My big TV-watching time is in the mornings while I exercise. I save up episodes of series I’d never give 100 percent of my attention, usually detective shows (and never medical ones). But there is one family drama in my queue: Parenthood. Yesterday morning I caught up with the final episode. As the characters’ lives fast-forwarded through the finale, my tears started to fall.
A week or two ago, my husband sat beside me for a few minutes of the show and found it dismissible – a gaggle of entitled, self-involved, affluent, and attractive parents and siblings: who cares? I could quibble, arguing that it’s not plain vanilla. Two of the three adult children have mixed-race families, and the other one has bootstrapped her life as a single mother with two kids after leaving the spineless, addicted rock’n’roll wash-up she married. One grandchild has Asperger’s, another was adopted after his imprisoned mother gave him up, a third is a lesbian, a fourth has just become a single mother, pregnant by her PTSD-addled boyfriend.

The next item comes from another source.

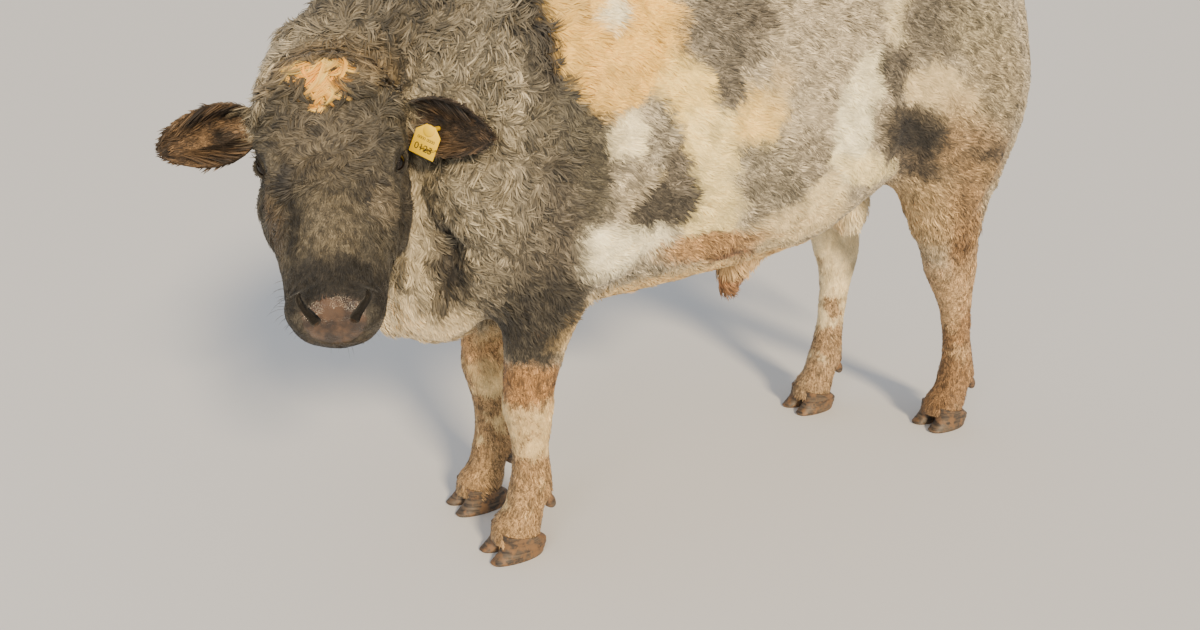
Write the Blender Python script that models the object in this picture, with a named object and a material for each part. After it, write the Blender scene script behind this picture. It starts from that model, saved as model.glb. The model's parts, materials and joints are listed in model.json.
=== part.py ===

But I know what he meant: they all somehow manage to be perfectly dressed and groomed in their perfect houses.They talk mostly in Hollywood quips, arch and clever. The family name – Braverman – sounds Jewish, but they have been entirely purged of ethnic identity and for that matter, of much personal history predating the show. They are in each other’s lives constantly, exhaustingly, and all of them love each other in a fierce unconditional mob-sized revel that I’ve only experienced in drama. No matter what the trial, no matter how halting the lead-in, every challenge culminates in a heart-to-heart that heals all wounds.
When one character died and another was born, when some were married and others reconciled – when the raveled edges of plot knit themselves into some type of resolution as the series came to an end while I exercised yesterday morning – I knew exactly what made me cry. The voice in my head expressed pure yearning, and the yearning was for an unconditional embrace in the great bosom of a multi-generational family. It had exactly the character it always has, the bittersweet desire for a consolation that is never complete.
I have a friend who grew up embedded in a family drama at least as operatic and appalling as my own, colored by some of the same themes of immigration and otherness.(Though also very different, as the first line of Anna Karenina explains: “Happy families are all alike; every unhappy family is unhappy in its own way.”) Someone once asked why he wasn’t in jail, or dead, or hopelessly addicted, and his answer was Ozzie and Harriet.
I absolutely understand and entirely believe him.
For those who never had the pleasure, Ozzie and Harriet was an iconic TV series of the fifties and sixties (and for years prior to that, a radio show) conceived and directed by the paterfamilias, Ozzie Nelson, and starring his actual family playing versions of themselves. They were the whitest people I’d ever seen, and they enacted the American family as archetypically good: chipper, innocent, modest, orderly, obedient, and clean. The show had legs because the younger son Ricky became a pop star, so many of the youngsters who started watching in grade school carried on as teenagers, maturing along with the Nelson kids.
The critique of this depiction of America practically writes itself:all the lives, circumstances, and challenges that are omitted when family is bleached, starched, and pumped up on cheeroids; all the implications about what family is, who belongs and who doesn’t.
But so does the feeling of possibility that is engaged by the story of a happy family. Over time, viewers of episodic drama come to feel that they actually know the characters and their lives. Our mirror neurons are activated, and when characters have reason to celebrate or mourn, we do too, the same chemicals flooding our brains as when our real lives take a turn for the better or worse. We may worry when characters are ill or facing a personal test. Even if we never think of them outside of weekly telecasts, as their affectionate faces and accepting gazes fill the screen, some of us experience a feeling of homecoming that our childhood homes foreclosed.
I have friends who never watch TV.Indeed, there was a whole chunk of the countercultural sixties and seventies when I refused to own one. I understand. The commercial cultural industries are surely the most powerful hegemonic force in establishing or denying cultural citizenship, in marginalizing women, people of color, and all minorities. But even as they exploit our yearning, they also embody it.
Ozzie and Harriet gave my friend the idea that a world of possible happiness existed beyond the stifling bounds of a family in which he was made to feel – as so many unhappy children are – that there is no alternative, no escape. It wasn’t exactly me crying through my sit-ups as the final episode of Parenthood unspooled. It was a much, much younger girl in another time and place who lives on in a corner of my mind.
It may not be your taste – you may not call it good – but there’s no question in my mind that this modern dramatic form, episodic TV, demonstrates the power of art. In my world of cultural politics, we mostly focus on its potential to do harm. But sometimes, for some people, you could even say it saved a life. Welcome to the world of mixed blessing.
Ricky Nelson, “I Will Follow You.” This is his regendered version of a 1963 number-one hit for Little Peggy March. On the show, he typically performed other artists’ songs in the frame of a family gathering or high-school dance.